▸ **Data excerpts**
==============================
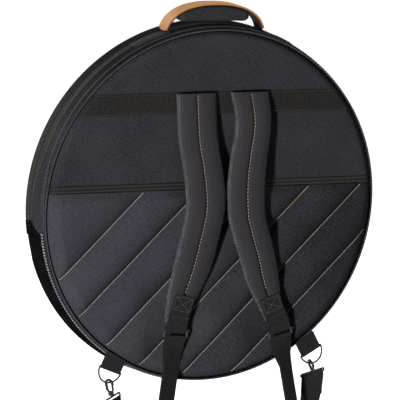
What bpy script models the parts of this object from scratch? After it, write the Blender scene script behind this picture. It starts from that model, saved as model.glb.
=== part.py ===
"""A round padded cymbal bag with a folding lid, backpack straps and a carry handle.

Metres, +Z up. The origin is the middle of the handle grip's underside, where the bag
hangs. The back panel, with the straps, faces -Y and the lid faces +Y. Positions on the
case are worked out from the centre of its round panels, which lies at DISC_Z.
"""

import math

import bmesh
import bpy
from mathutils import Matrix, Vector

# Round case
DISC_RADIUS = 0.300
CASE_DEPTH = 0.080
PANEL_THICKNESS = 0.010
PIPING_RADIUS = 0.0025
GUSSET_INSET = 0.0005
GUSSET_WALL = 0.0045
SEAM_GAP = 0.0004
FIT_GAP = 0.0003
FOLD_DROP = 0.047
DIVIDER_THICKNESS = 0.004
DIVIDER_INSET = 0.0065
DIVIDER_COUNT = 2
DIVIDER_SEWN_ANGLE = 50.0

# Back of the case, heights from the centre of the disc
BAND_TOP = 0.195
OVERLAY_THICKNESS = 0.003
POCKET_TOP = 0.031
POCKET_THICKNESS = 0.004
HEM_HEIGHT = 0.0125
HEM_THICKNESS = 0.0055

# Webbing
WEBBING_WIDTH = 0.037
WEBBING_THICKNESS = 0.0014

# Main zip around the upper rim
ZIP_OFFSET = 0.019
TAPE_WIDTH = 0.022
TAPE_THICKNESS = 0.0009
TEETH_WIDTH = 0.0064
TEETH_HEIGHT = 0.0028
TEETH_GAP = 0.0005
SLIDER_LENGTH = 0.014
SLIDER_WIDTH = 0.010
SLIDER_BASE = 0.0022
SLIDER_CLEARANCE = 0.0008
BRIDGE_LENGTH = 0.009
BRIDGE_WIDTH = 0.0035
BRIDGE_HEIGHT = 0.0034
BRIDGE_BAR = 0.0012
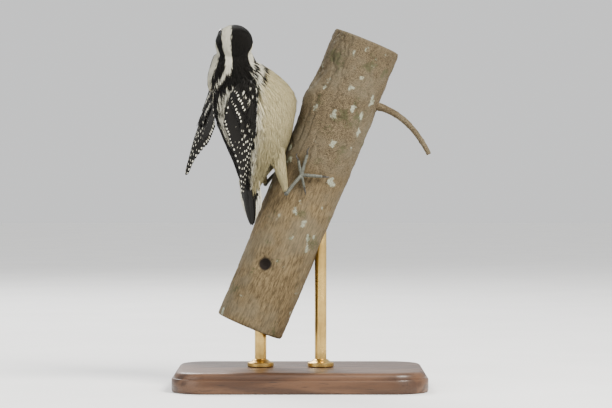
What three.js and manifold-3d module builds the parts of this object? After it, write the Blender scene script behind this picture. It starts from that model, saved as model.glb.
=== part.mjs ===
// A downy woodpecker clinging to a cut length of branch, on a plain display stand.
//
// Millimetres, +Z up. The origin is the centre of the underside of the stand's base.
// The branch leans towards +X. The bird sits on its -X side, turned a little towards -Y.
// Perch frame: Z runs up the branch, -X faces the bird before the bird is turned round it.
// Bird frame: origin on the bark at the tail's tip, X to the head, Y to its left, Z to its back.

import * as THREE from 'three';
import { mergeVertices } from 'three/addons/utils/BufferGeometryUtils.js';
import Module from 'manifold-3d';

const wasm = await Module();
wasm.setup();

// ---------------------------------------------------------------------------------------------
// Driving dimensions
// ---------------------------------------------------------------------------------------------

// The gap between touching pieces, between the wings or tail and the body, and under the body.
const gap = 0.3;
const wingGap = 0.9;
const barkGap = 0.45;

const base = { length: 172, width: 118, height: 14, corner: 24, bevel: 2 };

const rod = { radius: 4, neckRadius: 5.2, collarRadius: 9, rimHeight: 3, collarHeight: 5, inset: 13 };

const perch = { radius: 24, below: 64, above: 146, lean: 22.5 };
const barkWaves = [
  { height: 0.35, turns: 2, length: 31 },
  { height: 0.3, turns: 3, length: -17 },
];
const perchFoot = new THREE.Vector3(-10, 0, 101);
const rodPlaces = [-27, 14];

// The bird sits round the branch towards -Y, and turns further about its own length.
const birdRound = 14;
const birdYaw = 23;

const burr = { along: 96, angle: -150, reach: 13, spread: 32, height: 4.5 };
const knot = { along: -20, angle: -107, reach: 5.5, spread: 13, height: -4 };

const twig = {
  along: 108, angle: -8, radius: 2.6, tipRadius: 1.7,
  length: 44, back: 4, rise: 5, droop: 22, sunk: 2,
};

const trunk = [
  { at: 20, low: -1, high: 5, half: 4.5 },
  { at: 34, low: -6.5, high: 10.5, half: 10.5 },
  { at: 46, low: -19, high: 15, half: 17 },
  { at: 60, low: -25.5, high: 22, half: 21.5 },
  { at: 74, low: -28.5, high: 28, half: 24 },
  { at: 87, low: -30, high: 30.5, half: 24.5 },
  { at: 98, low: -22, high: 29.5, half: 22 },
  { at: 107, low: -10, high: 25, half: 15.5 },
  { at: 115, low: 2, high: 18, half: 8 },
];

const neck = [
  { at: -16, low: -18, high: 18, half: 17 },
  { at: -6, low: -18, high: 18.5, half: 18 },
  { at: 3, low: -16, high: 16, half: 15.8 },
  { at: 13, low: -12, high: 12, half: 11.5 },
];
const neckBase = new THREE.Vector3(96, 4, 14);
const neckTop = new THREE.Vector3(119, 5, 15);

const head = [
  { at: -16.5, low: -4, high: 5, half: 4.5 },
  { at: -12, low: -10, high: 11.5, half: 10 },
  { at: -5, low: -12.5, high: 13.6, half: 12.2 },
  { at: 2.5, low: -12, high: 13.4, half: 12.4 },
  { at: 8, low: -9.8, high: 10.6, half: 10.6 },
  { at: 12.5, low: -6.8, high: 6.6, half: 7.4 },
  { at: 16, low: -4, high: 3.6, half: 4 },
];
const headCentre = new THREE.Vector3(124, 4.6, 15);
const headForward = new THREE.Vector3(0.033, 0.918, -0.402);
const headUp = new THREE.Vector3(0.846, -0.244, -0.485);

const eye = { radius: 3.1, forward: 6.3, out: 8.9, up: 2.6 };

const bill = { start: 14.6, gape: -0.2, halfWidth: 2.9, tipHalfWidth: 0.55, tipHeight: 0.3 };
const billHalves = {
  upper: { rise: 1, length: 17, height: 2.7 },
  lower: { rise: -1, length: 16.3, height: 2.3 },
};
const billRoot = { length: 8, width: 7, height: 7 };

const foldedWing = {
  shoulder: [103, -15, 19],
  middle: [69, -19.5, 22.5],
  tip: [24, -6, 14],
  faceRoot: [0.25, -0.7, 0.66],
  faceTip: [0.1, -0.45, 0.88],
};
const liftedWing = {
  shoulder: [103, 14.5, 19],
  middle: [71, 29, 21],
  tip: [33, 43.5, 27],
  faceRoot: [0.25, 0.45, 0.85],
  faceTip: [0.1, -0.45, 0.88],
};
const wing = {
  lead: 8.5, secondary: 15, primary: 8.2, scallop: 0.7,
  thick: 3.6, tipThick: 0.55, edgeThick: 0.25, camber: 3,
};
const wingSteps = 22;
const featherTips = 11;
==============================
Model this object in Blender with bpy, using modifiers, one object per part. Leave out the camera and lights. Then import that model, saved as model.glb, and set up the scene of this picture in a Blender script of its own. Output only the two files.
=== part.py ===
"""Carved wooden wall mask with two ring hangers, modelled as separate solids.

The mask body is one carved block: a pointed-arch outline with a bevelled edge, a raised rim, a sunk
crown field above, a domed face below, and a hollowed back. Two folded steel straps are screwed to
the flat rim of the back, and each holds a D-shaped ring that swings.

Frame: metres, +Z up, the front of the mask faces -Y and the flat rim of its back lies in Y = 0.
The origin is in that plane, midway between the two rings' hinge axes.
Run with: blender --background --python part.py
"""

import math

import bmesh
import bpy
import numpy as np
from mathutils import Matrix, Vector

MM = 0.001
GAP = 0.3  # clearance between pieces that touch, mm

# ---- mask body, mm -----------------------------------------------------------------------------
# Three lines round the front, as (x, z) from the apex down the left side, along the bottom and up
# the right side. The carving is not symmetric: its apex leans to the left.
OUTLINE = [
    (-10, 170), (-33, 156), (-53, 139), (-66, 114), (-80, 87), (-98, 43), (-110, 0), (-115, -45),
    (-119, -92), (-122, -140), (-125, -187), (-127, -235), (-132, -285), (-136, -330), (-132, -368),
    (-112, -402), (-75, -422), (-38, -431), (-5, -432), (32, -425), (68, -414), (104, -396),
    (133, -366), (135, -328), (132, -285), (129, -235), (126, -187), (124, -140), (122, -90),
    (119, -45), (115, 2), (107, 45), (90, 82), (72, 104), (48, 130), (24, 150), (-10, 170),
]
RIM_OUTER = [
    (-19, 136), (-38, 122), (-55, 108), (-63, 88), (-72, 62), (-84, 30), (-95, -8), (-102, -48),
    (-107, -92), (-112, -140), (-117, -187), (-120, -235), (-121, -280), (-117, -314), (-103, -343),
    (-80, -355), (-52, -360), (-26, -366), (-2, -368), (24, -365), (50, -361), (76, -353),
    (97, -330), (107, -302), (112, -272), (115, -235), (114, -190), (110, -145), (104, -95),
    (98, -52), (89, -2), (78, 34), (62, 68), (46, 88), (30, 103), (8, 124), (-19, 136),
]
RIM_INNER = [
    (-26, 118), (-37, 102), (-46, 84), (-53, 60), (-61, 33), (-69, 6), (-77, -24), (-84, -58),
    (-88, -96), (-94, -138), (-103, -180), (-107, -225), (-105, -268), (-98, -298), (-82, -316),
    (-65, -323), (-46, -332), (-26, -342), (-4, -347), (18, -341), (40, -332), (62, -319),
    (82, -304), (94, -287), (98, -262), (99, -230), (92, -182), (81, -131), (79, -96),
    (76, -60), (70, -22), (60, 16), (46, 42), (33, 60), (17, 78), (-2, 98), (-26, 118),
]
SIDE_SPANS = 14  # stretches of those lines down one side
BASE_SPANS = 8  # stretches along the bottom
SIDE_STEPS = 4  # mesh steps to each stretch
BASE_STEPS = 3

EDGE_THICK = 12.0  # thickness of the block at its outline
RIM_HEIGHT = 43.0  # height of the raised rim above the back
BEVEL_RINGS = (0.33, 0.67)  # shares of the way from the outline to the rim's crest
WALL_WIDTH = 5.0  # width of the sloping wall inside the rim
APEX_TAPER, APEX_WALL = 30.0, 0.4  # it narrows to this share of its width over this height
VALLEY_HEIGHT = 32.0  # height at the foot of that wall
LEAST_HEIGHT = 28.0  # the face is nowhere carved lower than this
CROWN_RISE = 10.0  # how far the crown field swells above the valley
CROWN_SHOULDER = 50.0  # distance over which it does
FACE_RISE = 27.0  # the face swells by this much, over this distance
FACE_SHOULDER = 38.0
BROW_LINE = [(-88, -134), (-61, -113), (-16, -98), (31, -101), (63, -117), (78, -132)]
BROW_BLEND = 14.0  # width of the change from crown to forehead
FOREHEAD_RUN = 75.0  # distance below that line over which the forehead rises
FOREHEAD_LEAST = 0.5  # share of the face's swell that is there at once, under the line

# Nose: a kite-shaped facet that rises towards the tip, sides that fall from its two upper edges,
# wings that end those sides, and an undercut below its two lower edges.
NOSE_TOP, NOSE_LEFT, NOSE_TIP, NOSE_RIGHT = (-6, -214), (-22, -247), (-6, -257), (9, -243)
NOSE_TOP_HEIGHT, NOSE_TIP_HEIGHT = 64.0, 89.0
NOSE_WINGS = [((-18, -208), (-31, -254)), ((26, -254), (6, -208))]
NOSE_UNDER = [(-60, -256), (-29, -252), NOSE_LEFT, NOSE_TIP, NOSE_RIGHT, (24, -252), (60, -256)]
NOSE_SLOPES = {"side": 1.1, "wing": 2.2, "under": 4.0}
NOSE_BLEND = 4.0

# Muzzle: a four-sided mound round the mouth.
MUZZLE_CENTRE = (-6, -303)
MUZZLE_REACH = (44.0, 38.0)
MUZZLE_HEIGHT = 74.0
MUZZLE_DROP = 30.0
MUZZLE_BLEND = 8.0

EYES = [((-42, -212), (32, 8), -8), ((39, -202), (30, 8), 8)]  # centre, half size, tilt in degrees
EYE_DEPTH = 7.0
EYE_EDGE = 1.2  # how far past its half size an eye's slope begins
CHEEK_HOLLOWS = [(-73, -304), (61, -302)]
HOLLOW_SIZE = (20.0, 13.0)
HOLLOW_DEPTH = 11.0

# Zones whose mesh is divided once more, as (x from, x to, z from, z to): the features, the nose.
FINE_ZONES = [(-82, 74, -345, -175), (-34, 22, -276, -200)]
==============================
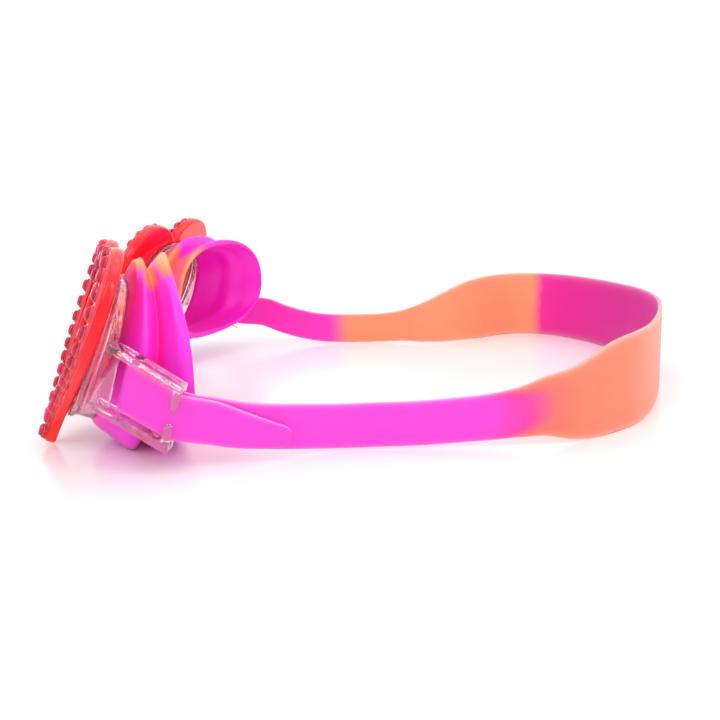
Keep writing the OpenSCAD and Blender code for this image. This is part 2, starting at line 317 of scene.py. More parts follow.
==============================
▸ **Problem to solve**
Repeat word for word the lines from the line with "What bpy script" to the line with "a carry handle.", both lines included.

▸ **Finished task**
What bpy script models the parts of this object from scratch? After it, write the Blender scene script behind this picture. It starts from that model, saved as model.glb.
=== part.py ===
"""A round padded cymbal bag with a folding lid, backpack straps and a carry handle.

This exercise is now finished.